You know- I can not remember you ever posting many shots from NoDak, but you always had a certain tone and look in your voice when you spoke of the place to me.
Now I am beginning to understand that a bit better. Thanks for these images. Stunning country!
Not sure exactly where you rode but I’m not far from there (a place with growing water issues.). Your post makes me want to do more gravel exploring as the paved options are not the greatest. I did do a mini gravel adventure a few weeks ago near Walhalla. It is great country.
What is it about that ‘special feeling’ while riding in ND? One of my trips back to Minneapolis from Portland last summer we stopped to ride MDH in late June. Same explosion of colors; same feeling of magnificent expanse. I really sensed being in the true center of the continent.
I love these shots, Gnat. Thanks for sharing them, and your words.
Beautiful stuff. The images make me want to ride those country roads. Thanks for sharing!
Beautiful shots, Gnat. You ought to throw a pair of 45 mm tires in the car when you head up there next; looks like the climbing isn’t too sustained, and at a low-ish PSI, the cush and traction in nasty double-track is beyond compare.
I’m currently using Vee Rubber X-C-X for that. Works great on easier singletrack, too.

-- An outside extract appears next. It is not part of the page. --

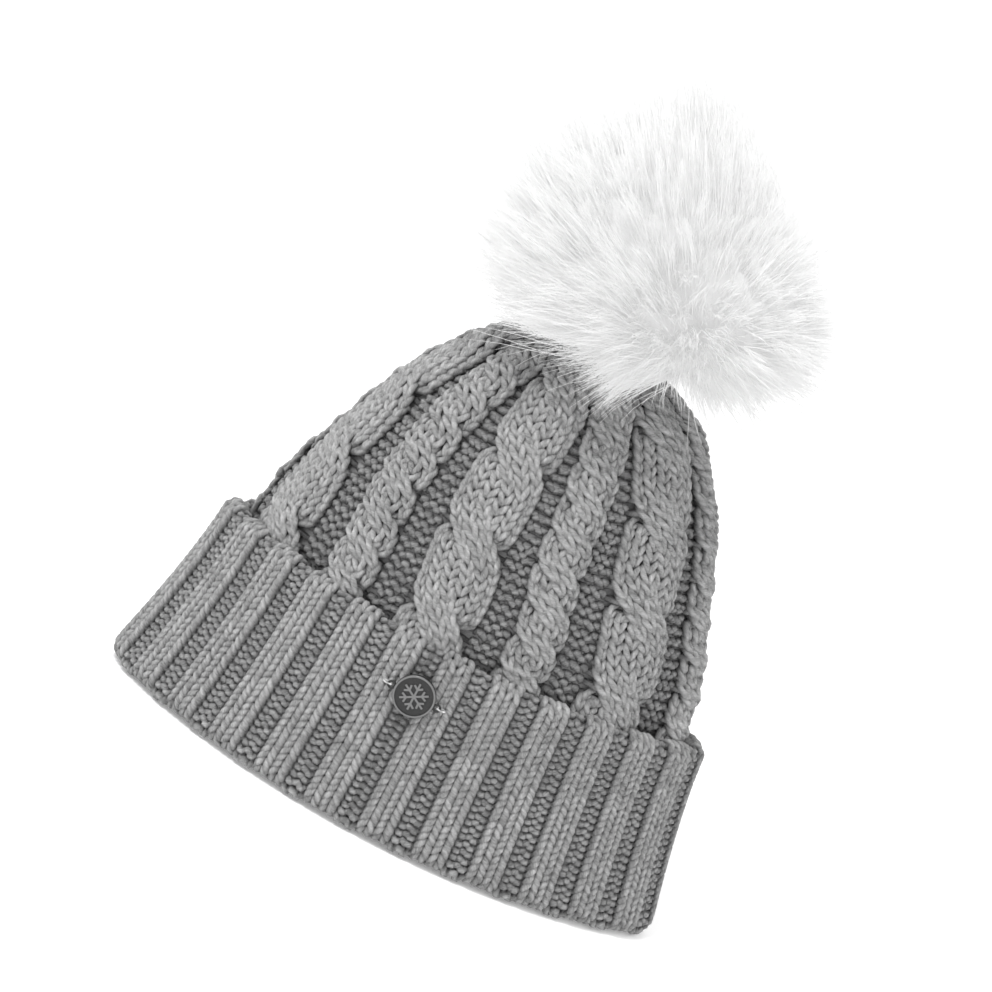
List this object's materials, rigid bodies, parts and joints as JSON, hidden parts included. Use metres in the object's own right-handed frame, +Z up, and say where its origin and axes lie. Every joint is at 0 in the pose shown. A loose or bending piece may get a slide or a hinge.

Great post. I’m from ND (now living in St Paul), and have family in Minot, Glenburn, Westhope, and Bismarck. I too enjoy the openness and serenity of getting out into ND’s big spaces, and I miss it often in the city. I had a chance to tour across the state in 2009, before the oil boom was nearly as big as it is now, and wonder what the route may look like today. It was a paved road tour, and I keep dreaming of a gravel version someday (amongst so many other tours) to really get out there. Thanks for the photos; your site is great!